----- DATA SHOWN
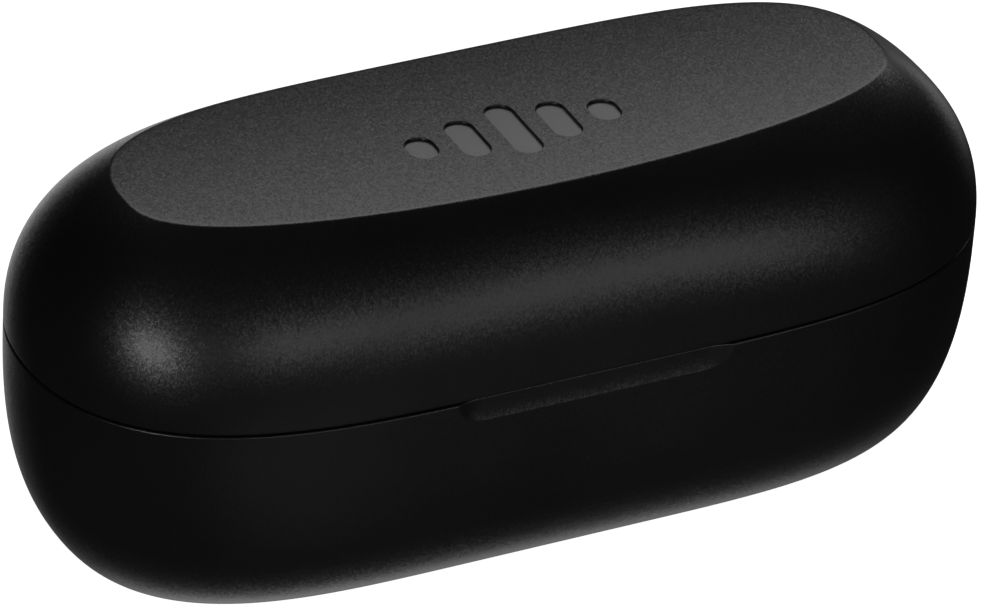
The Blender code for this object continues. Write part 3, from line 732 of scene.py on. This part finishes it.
def make_finishes():
    return {
        "case_black": satin_plastic("case_black_finish", (0.003, 0.003, 0.0032),
                                    0.335, 0.08, 0.125, 0.09),
        "cradle_black": satin_plastic("cradle_black_finish", (0.009, 0.009, 0.0095),
                                      0.42, 0.06, 0.15, 0.12),
        "steel": metal("steel_finish", (0.62, 0.62, 0.64), 0.26),
        "gold_plate": metal("gold_plate_finish", (0.9, 0.66, 0.3), 0.2),
        "magnet_nickel": metal("magnet_nickel_finish", (0.68, 0.66, 0.62), 0.22),
        "board_green": board_finish("board_green_finish"),
        "flex_amber": soft_finish("flex_amber_finish", (0.42, 0.18, 0.03), 0.32, 1.2, 0.01),
        "chip_black": soft_finish("chip_black_finish", (0.02, 0.02, 0.022), 0.5, 0.12, 0.01),
        "ferrite_grey": soft_finish("ferrite_grey_finish", (0.12, 0.12, 0.125), 0.62, 0.2, 0.02),
        "led_white": soft_finish("led_white_finish", (0.82, 0.82, 0.76), 0.3, 0.5, 0.005),
        "pipe_clear": pipe_finish(),
        "cell_foil": metal("cell_foil_finish", (0.64, 0.65, 0.67), 0.34, (1.5, 2.5), 0.03),
        "foam_black": soft_finish("foam_black_finish", (0.03, 0.03, 0.03), 0.9, 0.3, 0.08),
        "wire_red": soft_finish("wire_red_finish", (0.5, 0.02, 0.02), 0.4, 0.8, 0.01),
        "wire_black": soft_finish("wire_black_finish", (0.02, 0.02, 0.02), 0.4, 0.8, 0.01),
    }


def mark_material():
    """The polished floor of the mark."""
    return satin_plastic("mark_floor_finish", (0.05, 0.05, 0.052), 0.42, 0.02, 0.12, 0.02, 1.7)


def paint_mark(lid, material):
    """Gives the flat floors of the mark's bars their own finish."""
    lid.data.materials.append(material)
    slot = len(lid.data.materials) - 1
    for face in lid.data.polygons:
        x, y, z = (value / MM for value in face.center)
        depth = LID_RISE - (z - PARTING)
        if abs(depth - MARK_DEPTH) < 0.03 and abs(x) < 12 and abs(y) < 6 and face.normal.z > 0.9:
            face.material_index = slot


# Staging

def place_camera():
    azimuth, elevation, roll = map(math.radians, CAMERA_ANGLES)
    distance, shift_right, shift_up = (HALF_LENGTH * MM * value for value in CAMERA_PLACE)
    back = Vector((math.sin(azimuth) * math.cos(elevation), -math.cos(azimuth) * math.cos(elevation),
                   math.sin(elevation)))
    right = Vector((math.cos(azimuth), math.sin(azimuth), 0))
    up = back.cross(right)
    right, up = (math.cos(roll) * right + math.sin(roll) * up,
                 -math.sin(roll) * right + math.cos(roll) * up)
    data = bpy.data.cameras.new("camera")
    data.sensor_width = 36.0
    data.lens = CAMERA_LENS
    data.clip_start, data.clip_end = 0.01, 30
    camera = bpy.data.objects.new("camera", data)
    place = Vector((0, 0, PARTING * MM)) + back * distance + right * shift_right + up * shift_up
    camera.matrix_world = Matrix.Translation(place) @ Matrix((right, up, back)).transposed().to_4x4()
    bpy.context.scene.collection.objects.link(camera)
    bpy.context.scene.camera = camera


def area_light(name, place, target, size, brightness):
    data = bpy.data.lights.new(name, "AREA")
    data.shape = "RECTANGLE"
    data.size, data.size_y = size
    data.energy = brightness * math.pi * size[0] * size[1]
    light = bpy.data.objects.new(name, data)
    light.location = place
    light.rotation_euler = (Vector(target) - Vector(place)).to_track_quat("-Z", "Y").to_euler()
    light.visible_camera = False
    bpy.context.scene.collection.objects.link(light)


def make_floor():
    bm = bmesh.new()
    bmesh.ops.create_grid(bm, x_segments=2, y_segments=2, size=4.0)
    mesh = bpy.data.meshes.new("floor")
    bm.to_mesh(mesh)
    bm.free()
    floor = bpy.data.objects.new("floor", mesh)
    bpy.context.scene.collection.objects.link(floor)
    material = bpy.data.materials.new("floor_white")
    material.use_nodes = True
    shader = material.node_tree.nodes["Principled BSDF"]
    shader.inputs["Base Color"].default_value = (0.9, 0.9, 0.9, 1)
    shader.inputs["Roughness"].default_value = 0.9
    shader.inputs["Specular IOR Level"].default_value = 0.0
    shader.inputs["Emission Color"].default_value = (1, 1, 1, 1)
    shader.inputs["Emission Strength"].default_value = 0.95
    mesh.materials.append(material)
    floor.visible_glossy = False


def make_world():
    """White to the eye. In reflections it is a dark room with soft patches of lit backdrop."""
    world = bpy.data.worlds.new("studio")
    bpy.context.scene.world = world
    world.use_nodes = True
    tree = world.node_tree
    room = tree.nodes["Background"]
    coord = tree.nodes.new("ShaderNodeTexCoord")
    total = None
    for direction, fade in BACKDROPS:
        toward = tree.nodes.new("ShaderNodeVectorMath")
        toward.operation = "DOT_PRODUCT"
        toward.inputs[1].default_value = Vector(direction).normalized()
        tree.links.new(coord.outputs["Generated"], toward.inputs[0])
        ramp = tree.nodes.new("ShaderNodeValToRGB")
        elements = ramp.color_ramp.elements
        for index, (position, value) in enumerate(fade):
            element = elements[index] if index < 2 else elements.new(position)
            element.position = position
            element.color = (value, value, value, 1)
        tree.links.new(toward.outputs["Value"], ramp.inputs["Fac"])
        add = tree.nodes.new("ShaderNodeVectorMath")
        tree.links.new(ramp.outputs["Color"], add.inputs[0])
        if total:
            tree.links.new(total, add.inputs[1])
        else:
            add.inputs[1].default_value = (ROOM, ROOM, ROOM)
        total = add.outputs["Vector"]
    tree.links.new(total, room.inputs["Color"])
    white = tree.nodes.new("ShaderNodeBackground")
    white.inputs["Color"].default_value = (1, 1, 1, 1)
    path = tree.nodes.new("ShaderNodeLightPath")
    mix = tree.nodes.new("ShaderNodeMixShader")
    tree.links.new(path.outputs["Is Camera Ray"], mix.inputs[0])
    tree.links.new(room.outputs[0], mix.inputs[1])
    tree.links.new(white.outputs[0], mix.inputs[2])
    tree.links.new(mix.outputs[0], tree.nodes["World Output"].inputs["Surface"])


def shorten_spring(name):
    """The spring shortens by its contact's travel."""
    spring = bpy.data.objects[name]
    corners = [spring.matrix_world @ Vector(corner) for corner in spring.bound_box]
    low, high = (pick(corner.z for corner in corners) for pick in (min, max))
    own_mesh(spring)


def main():
    finishes = make_finishes()
    plans = [(make_base_shell(), "base", "case_black", ("base_shell",)),
             (make_lid_shell(), "lid", "case_black", ("lid_shell",)),
             (make_cradle(), "base", "cradle_black", ("cradle",)),
             (make_liner(), "lid", "cradle_black", ("lid_liner",)),
             (make_pin(), "base", "steel", ("hinge_pin",))]
    sleeve, tongue = make_port()
    plans += [(sleeve, "base", "steel", ("port_sleeve",)),
              (tongue, "base", "chip_black", ("port_tongue",)),
              (make_port_contacts(), "base", "gold_plate", ())]
    for side, side_name in ((-1, "left"), (1, "right")):
        for x, place in zip(CONTACT_X, ("inner", "outer")):
            node = f"contact_plunger_{side_name}_{place}"
            plans.append((make_plunger(f"pin_{side_name}_{place}", side * x), node, "gold_plate", (node,)))
    for piece, body, slot, nodes in plans:
        piece.data.materials.clear()
        piece.data.materials.append(finishes[slot])
        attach(piece, body)
        if nodes:
            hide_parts(*nodes)
    paint_mark(bpy.data.objects["case_lid"], mark_material())

    for side_name in ("left", "right"):
        for place in ("inner", "outer"):
            shorten_spring(f"contact_spring_{side_name}_{place}")

    for part in frame["record"]["subparts"]:
        obj = bpy.data.objects.get(part["node"])
        if obj:
            for slot in obj.material_slots:
                slot.material = finishes[part["material_slot"]]

    place_camera()
    make_world()
    make_floor()
    for light in LIGHTS:
        area_light(*light)
    bpy.context.scene.view_settings.view_transform = "Standard"


main()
----------
Write out exactly the lines from the start of the material through the line with "0.12, 0.02, 1.7)". No other output is expected.

ANSWER TO THE EXERCISE:
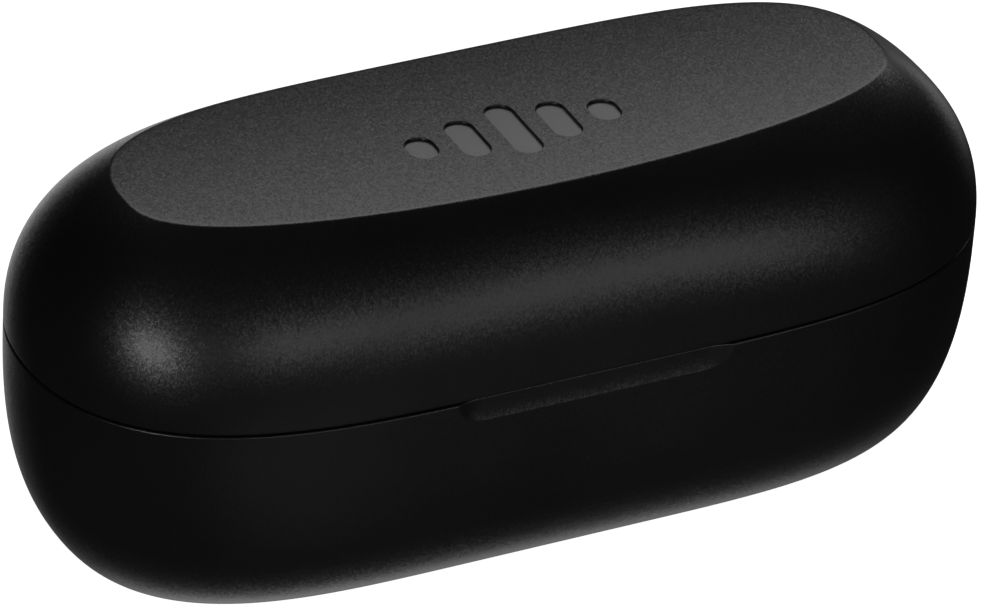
The Blender code for this object continues. Write part 3, from line 732 of scene.py on. This part finishes it.
def make_finishes():
    return {
        "case_black": satin_plastic("case_black_finish", (0.003, 0.003, 0.0032),
                                    0.335, 0.08, 0.125, 0.09),
        "cradle_black": satin_plastic("cradle_black_finish", (0.009, 0.009, 0.0095),
                                      0.42, 0.06, 0.15, 0.12),
        "steel": metal("steel_finish", (0.62, 0.62, 0.64), 0.26),
        "gold_plate": metal("gold_plate_finish", (0.9, 0.66, 0.3), 0.2),
        "magnet_nickel": metal("magnet_nickel_finish", (0.68, 0.66, 0.62), 0.22),
        "board_green": board_finish("board_green_finish"),
        "flex_amber": soft_finish("flex_amber_finish", (0.42, 0.18, 0.03), 0.32, 1.2, 0.01),
        "chip_black": soft_finish("chip_black_finish", (0.02, 0.02, 0.022), 0.5, 0.12, 0.01),
        "ferrite_grey": soft_finish("ferrite_grey_finish", (0.12, 0.12, 0.125), 0.62, 0.2, 0.02),
        "led_white": soft_finish("led_white_finish", (0.82, 0.82, 0.76), 0.3, 0.5, 0.005),
        "pipe_clear": pipe_finish(),
        "cell_foil": metal("cell_foil_finish", (0.64, 0.65, 0.67), 0.34, (1.5, 2.5), 0.03),
        "foam_black": soft_finish("foam_black_finish", (0.03, 0.03, 0.03), 0.9, 0.3, 0.08),
        "wire_red": soft_finish("wire_red_finish", (0.5, 0.02, 0.02), 0.4, 0.8, 0.01),
        "wire_black": soft_finish("wire_black_finish", (0.02, 0.02, 0.02), 0.4, 0.8, 0.01),
    }


def mark_material():
    """The polished floor of the mark."""
    return satin_plastic("mark_floor_finish", (0.05, 0.05, 0.052), 0.42, 0.02, 0.12, 0.02, 1.7)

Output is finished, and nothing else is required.